Understanding Confidential IPOs

A confidential IPO allows a company to submit its registration documents to the Securities and Exchange Commission (SEC) without immediate public disclosure. This process, introduced by the Jumpstart Our Business Startups (JOBS) Act of 2012, was initially designed to support emerging growth companies (EGCs) – businesses with less than $1 billion in annual revenue.

In 2017, the SEC expanded the confidential filing option to all companies, regardless of size. This change has made the confidential IPO an attractive option for many businesses.

Key Benefits of Filing a Confidential IPO

  1. Reduced Public Scrutiny

    Confidential filings enable companies to prepare for their IPO away from the prying eyes of competitors, media, and the public. This can be particularly beneficial for companies in highly competitive industries or those with complex business models that may not be easily understood by the public.

    • Example: A tech startup with a disruptive yet easily replicable business model can avoid revealing its secrets too early to competitors who might exploit the information.
  2. Greater Flexibility and Control

    The confidential filing process provides companies with more time to address any issues or make necessary adjustments to their financials or business strategy before making their information public. This flexibility can lead to a smoother and more successful public launch.

    • Example: A biotech company awaiting critical drug trial results can delay its public disclosure until the outcomes are known, allowing it to refine its valuation based on the latest data.
  3. Less Pressure from Market Reactions

    By keeping the initial stages of the IPO process private, companies can avoid the potential negative impact of early market speculation or adverse reactions. This can be crucial for maintaining internal morale and focus during the critical pre-IPO period.

    • Example: A consumer goods company experiencing temporary production issues might choose a confidential filing to prevent these short-term problems from affecting investor perceptions and its IPO valuation.
  4. Streamlined Regulatory Process

    Confidential filings allow companies to work through the SEC’s review and comment process privately. They only need to make their filings public 15 days before the roadshow (the series of presentations to potential investors), which can simplify the regulatory journey.

    • Example: A financial services firm undergoing extensive SEC reviews can address regulatory feedback behind the scenes, avoiding the potential for public scrutiny of early regulatory setbacks.
  5. Strategic Timing

    Companies can use the confidential IPO process to time their market entry more strategically. They can prepare all necessary documents and then wait for favorable market conditions to make their IPO public.

    • Example: An e-commerce company can prepare its IPO documents confidentially and wait to launch publicly during the peak holiday season, when its market sector is most buoyant.

Why the Trend is Growing

The trend towards confidential IPOs is growing as companies recognize the strategic advantages of maintaining a lower profile while preparing for public life.
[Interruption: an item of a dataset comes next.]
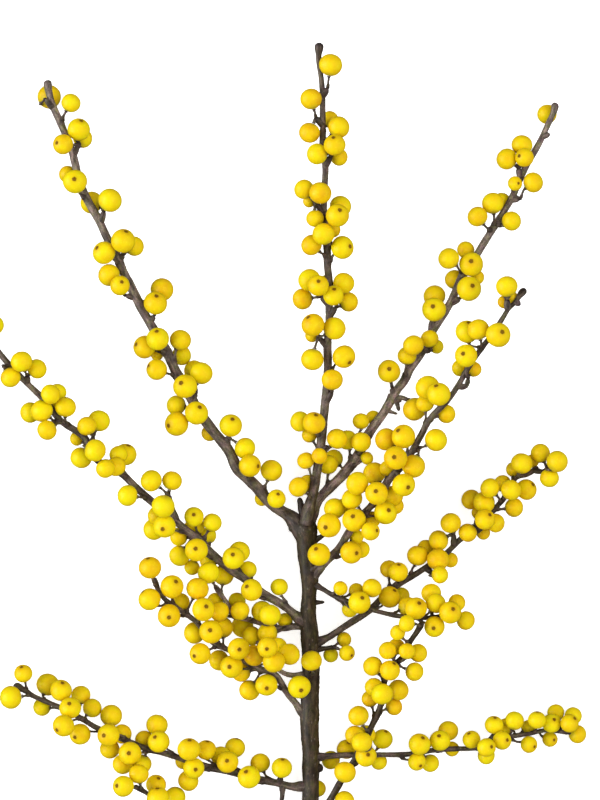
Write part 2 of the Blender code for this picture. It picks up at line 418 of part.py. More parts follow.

High-profile names like Spotify, Uber, and Slack have all utilized this approach, demonstrating its appeal across various industries.

Notable Examples:

  1. Spotify: The music streaming giant filed for its IPO confidentially in 2018. This allowed Spotify to avoid the traditional roadshow and public scrutiny, opting instead for a direct listing.
  2. Uber: Uber filed confidentially in 2019, leveraging the flexibility to time its market entry in a way that aligned with broader market conditions and its internal readiness.
  3. Slack: Similar to Spotify, Slack chose a confidential filing and a direct listing in 2019, maintaining control over its narrative and strategic decisions throughout the process.

Challenges and Considerations

While confidential IPOs offer numerous benefits, they are not without challenges. Companies must still meet all regulatory requirements and prepare for eventual public scrutiny once the details are disclosed. Additionally, navigating the complexities of the IPO process without the guidance and feedback from market reactions can be challenging.

  • Transparency: Once the company goes public, it must disclose all the information at once, which can be overwhelming for the market.
  • Investor Trust: Some investors might be wary of the lack of early information and the transparency that traditional IPOs provide.